Em contraste, eles encontraram partículas predominantemente de tinta de navio e lixo de náilon de redes de pesca no gelo próximo à Sibéria. “Isso sugere que tanto a expansão da navegação quanto da pesca no Ártico estão deixando sua marca. Essas altas concentrações de microplásticos no mar gelado podem não ser atribuídas apenas às fontes de fora do Oceano Ártico. Em vez disso, apontam para uma poluição local”, atesta Ilka Peeken.
A pesquisadora conta que foram identificados 17 tipos diferentes de plástico no mar de gelo, incluindo material de embalagem, mas também poliéster e acetato de celulose — esse último, usado na manufatura de filtro de cigarro. Juntas, essas substâncias e o polietileno, a tinta e o náilon contam por metade de todas as partículas de microplástico detectadas. Segundo Peeken, “o mar gelado liga todo esse lixo plástico por dois a 11 anos no máximo, tempo necessário para a banquisa dos mares marginais da Sibéria ou do ártico norte-americano alcançarem o Estreito de Fram, onde derretem”. Ao mesmo tempo, isso significa que o mar gelado transporta grandes quantidades de lixo para as águas da Groenlândia.
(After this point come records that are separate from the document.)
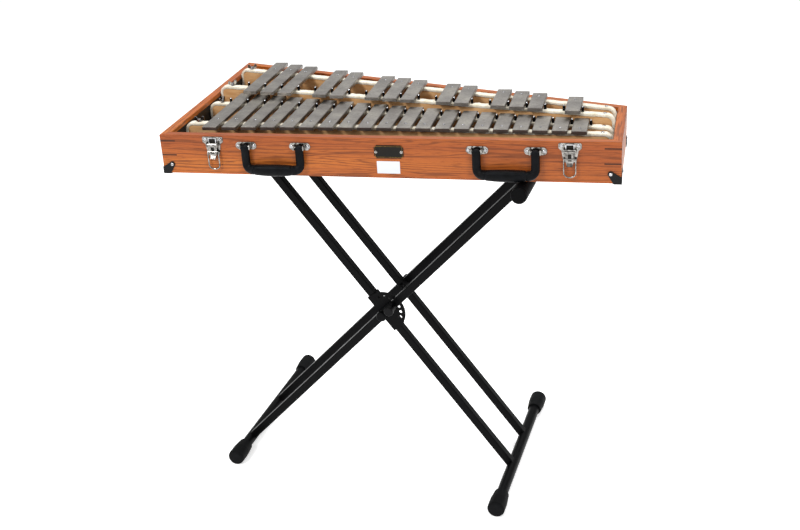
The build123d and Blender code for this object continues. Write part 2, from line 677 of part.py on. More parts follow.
def lock_plate():
    """Half-round plate about the pivot, with a row of holes, on the face of frame A's front tube."""
    foot, arm = leg_line(SPREAD_A)
    plane = Plane(origin=(0, A_FRONT, 0), x_dir=arm - foot, z_dir=(0, -1, 0))
    strip = TUBE / 2 + PLATE_FLANGE
    outline = Circle(PLATE_R) - Pos(0, PLATE_R) * Rectangle(2 * PLATE_R, 2 * PLATE_R)
    outline += Pos(0, strip / 2) * Rectangle(2 * PLATE_R, strip)
    plate = extrude(plane * outline, PLATE_THICKNESS) - rod((0, A_FRONT, 0), (0, B_REAR, 0), BOLT_R)
    for number in range(PLATE_HOLES):
        x, z = on_circle(PIN_ANGLE + (number - PLATE_HOLES // 2) * PLATE_HOLE_STEP)
        plate -= rod((x, A_FRONT + 1, z), (x, B_REAR, z), PLATE_HOLE_R)
    return plate


def lock_flanges():
    """The plate's folded edges, above and below frame A's front tube."""
    foot, arm = leg_line(SPREAD_A)
    run = (arm - foot).normalized()
    plane = Plane(origin=run * -PLATE_R + Vector(0, -HALF_SPACING_A, 0), x_dir=(0, 1, 0), z_dir=run)
    outline = Rectangle(TUBE, TUBE + 2 * PLATE_FLANGE) - Rectangle(TUBE, TUBE)
    return list(extrude(plane * outline, 2 * PLATE_R).solids())


def pin_housing():
    """Spring housing on the front of frame B's front tube, bored for the locking pin."""
    x, z = on_circle(PIN_ANGLE)
    front = B_FRONT - HOUSING_LENGTH
    body = rod((x, B_FRONT, z), (x, front, z), HOUSING_R)
    body -= rod((x, B_FRONT, z), (x, front + COLLAR_THICKNESS, z), HOUSING_BORE_R)
    return body - rod((x, B_FRONT, z), (x, front, z), PIN_R + BOLT_CLEARANCE)


def pull_pin():
    """Locking pin with its collar and the round knob it is pulled by."""
    x, z = on_circle(PIN_ANGLE)
    knob_back = B_FRONT - HOUSING_LENGTH - KNOB_GAP
    pin = rod((x, PLATE_FRONT - PIN_GAP, z), (x, knob_back, z), PIN_R)
    pin += rod((x, COLLAR_BACK, z), (x, COLLAR_BACK - COLLAR_THICKNESS, z), COLLAR_R)
    knob = rod((x, knob_back, z), (x, knob_back - KNOB_LENGTH, z), KNOB_R)
    return pin + fillet(knob.edges().filter_by(GeomType.CIRCLE), KNOB_R / 4)


def pin_spring():
    x, z = on_circle(PIN_ANGLE)
    start = COLLAR_BACK - COLLAR_THICKNESS - SPRING_WIRE_R
    end = B_FRONT - HOUSING_LENGTH + COLLAR_THICKNESS + SPRING_WIRE_R
    length = start - end
    helix = Helix(pitch=length / SPRING_TURNS, height=length, radius=SPRING_R)
    wire = sweep(Plane(origin=helix @ 0, z_dir=helix % 0) * Circle(SPRING_WIRE_R), path=helix)
    return Pos(x, start, z) * Rot(90, 0, 0) * wire


def spacers():
    """Washers on the bolts that hold the frames apart."""
    front = rod((0, PLATE_FRONT, 0), (0, B_REAR + SPACER_GAP, 0), SPACER_R)
    front -= rod((0, PLATE_FRONT + 1, 0), (0, B_REAR - 1, 0), BOLT_R)
    rear = rod((0, -A_FRONT, 0), (0, -B_REAR - SPACER_GAP, 0), SPACER_R)
    return [front, rear - rod((0, -A_FRONT - 1, 0), (0, -B_REAR + 1, 0), BOLT_R)]


def build_stand():
    nodes = frame("a", SPREAD_A, HALF_SPACING_A, FOOT_SHIFT_A, ARM_SHIFT_A)
    nodes.update(frame("b", -SPREAD_B, HALF_SPACING_B, FOOT_SHIFT_B, ARM_SHIFT_B))
    x, z = on_circle(PIN_ANGLE)
    passage = rod((x, B_REAR + 1, z), (x, B_FRONT - 1, z), PIN_R + BOLT_CLEARANCE)
    nodes["b_tube_front"] = [nodes["b_tube_front"][0] - passage]
    nodes["pivot_bolts"] = [solid for side in (-1, 1) for solid in pivot_bolt(side)]
    nodes["pivot_spacers"] = spacers()
    nodes["lock_plate"] = [lock_plate()]
    nodes["lock_flanges"] = lock_flanges()
    nodes["pin_housing"] = [pin_housing()]
    nodes["pull_pin"] = [pull_pin()]
    nodes["pin_spring"] = [pin_spring()]
    for name, solids in nodes.items():
        parts[name] = [stand_place(solid) for solid in solids]


build_case()
build_bars()
build_rails()
for side, latch_x, handle_x in zip(("left", "right"), LATCH_X, HANDLE_X):
    parts[f"latch_lever_{side}"] = [latch_lever(latch_x)]
    parts[f"latch_bail_{side}"] = [latch_bail(latch_x)]
    parts[f"handle_{side}"] = [handle(handle_x)]
build_stand()

# The finished model's origin is on the floor, under the middle of its overall box.
boxes = [solid.bounding_box() for solids in parts.values() for solid in solids]
middle_x = (min(box.min.X for box in boxes) + max(box.max.X for box in boxes)) / 2
middle_y = (min(box.min.Y for box in boxes) + max(box.max.Y for box in boxes)) / 2
os.makedirs("parts", exist_ok=True)
for name, solids in parts.items():
    moved = [Pos(-middle_x, -middle_y, 0) * solid for solid in solids]
    export_step(moved[0] if len(moved) == 1 else Compound(children=moved), f"parts/{name}.step")
print(len(parts), "nodes; origin moved by", round(middle_x, 3), round(middle_y, 3))
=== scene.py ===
import math

import bpy
import bmesh
from mathutils import Matrix, Vector, noise


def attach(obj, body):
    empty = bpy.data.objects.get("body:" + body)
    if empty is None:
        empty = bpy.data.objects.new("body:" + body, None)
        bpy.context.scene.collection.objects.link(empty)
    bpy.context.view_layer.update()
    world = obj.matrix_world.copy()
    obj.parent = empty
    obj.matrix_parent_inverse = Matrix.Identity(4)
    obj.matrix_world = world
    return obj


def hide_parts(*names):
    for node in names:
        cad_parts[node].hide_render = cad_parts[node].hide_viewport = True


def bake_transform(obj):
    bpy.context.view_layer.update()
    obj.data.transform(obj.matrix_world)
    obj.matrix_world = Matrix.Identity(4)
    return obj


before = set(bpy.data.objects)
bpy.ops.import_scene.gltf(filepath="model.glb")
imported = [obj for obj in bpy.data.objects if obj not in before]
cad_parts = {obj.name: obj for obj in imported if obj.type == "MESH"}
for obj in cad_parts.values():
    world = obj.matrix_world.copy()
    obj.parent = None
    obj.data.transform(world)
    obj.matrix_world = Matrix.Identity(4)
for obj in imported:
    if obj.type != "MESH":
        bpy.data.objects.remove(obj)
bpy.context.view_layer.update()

MM = 0.001

# ---------------------------------------------------------------- places, in millimetres
CASE_ORIGIN = Vector((-490.0, -247.765, 780.0))      # the case's front left lower corner
SIDES = ("left", "right")
HANDLE_X = (255.0, 750.0)
LATCH_X = (121.0, 878.0)
NAMEPLATE_X, NAMEPLATE_Z, NAMEPLATE_FACE = 506.0, 58.0, 1.5
LABEL_X, LABEL_Z = 503.5, 23.5
LATCH_PLATE_FACE, LATCH_LEVER_FACE = 1.6, 8.1        # how far each stands off the case
THROAT_Z, LEVER_WELL_Z = 75.5, 55.5
INSIDE_SHADE_Z = 0.857          # in metres: inside the case, faces below this height are painted nearly black as shade

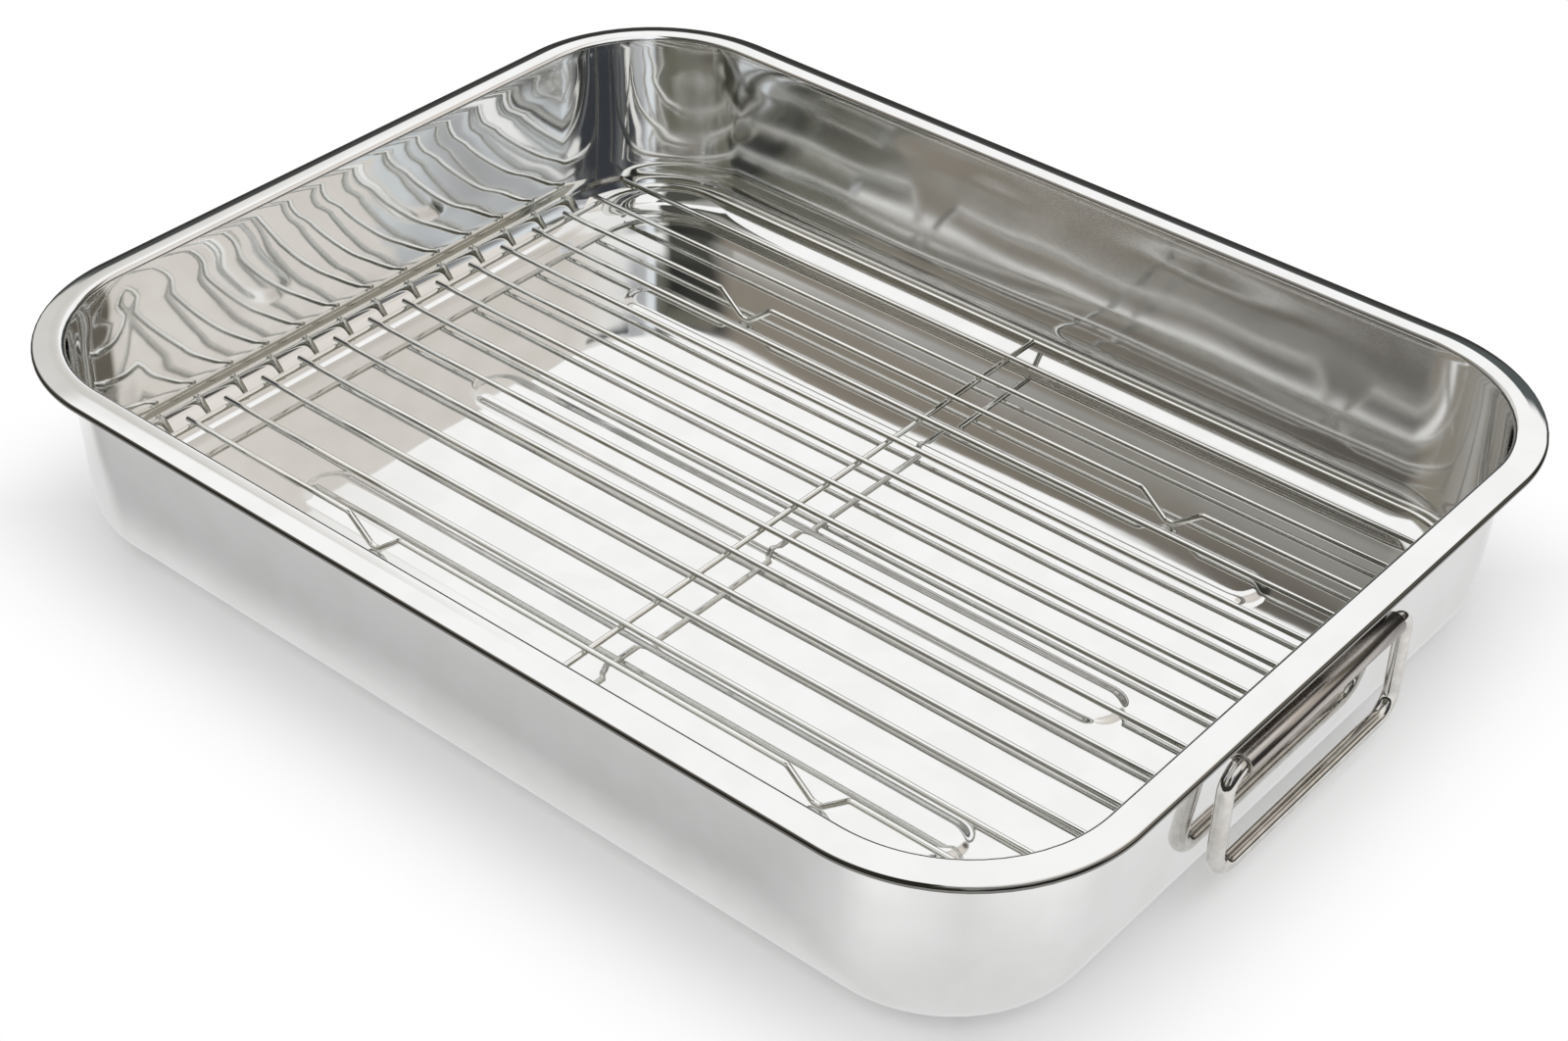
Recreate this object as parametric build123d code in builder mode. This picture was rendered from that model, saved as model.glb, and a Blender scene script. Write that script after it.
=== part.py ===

Os cientistas afirmam que não podem dizer ainda se as partículas continuam no Ártico ou se são transportadas para o sul. De fato, parece que o lixo plástico começa a afundar para águas profundas relativamente rápido. “Partículas microplásticas que flutuam livremente, geralmente, são colonizadas por bactérias e algas, o que as fazem mais e mais pesadas. Às vezes, elas se agregam às algas, fazendo com que desçam para o fundo do mar muito mais rapidamente”, explica a bióloga Melanie Bergmann, coautora do trabalho.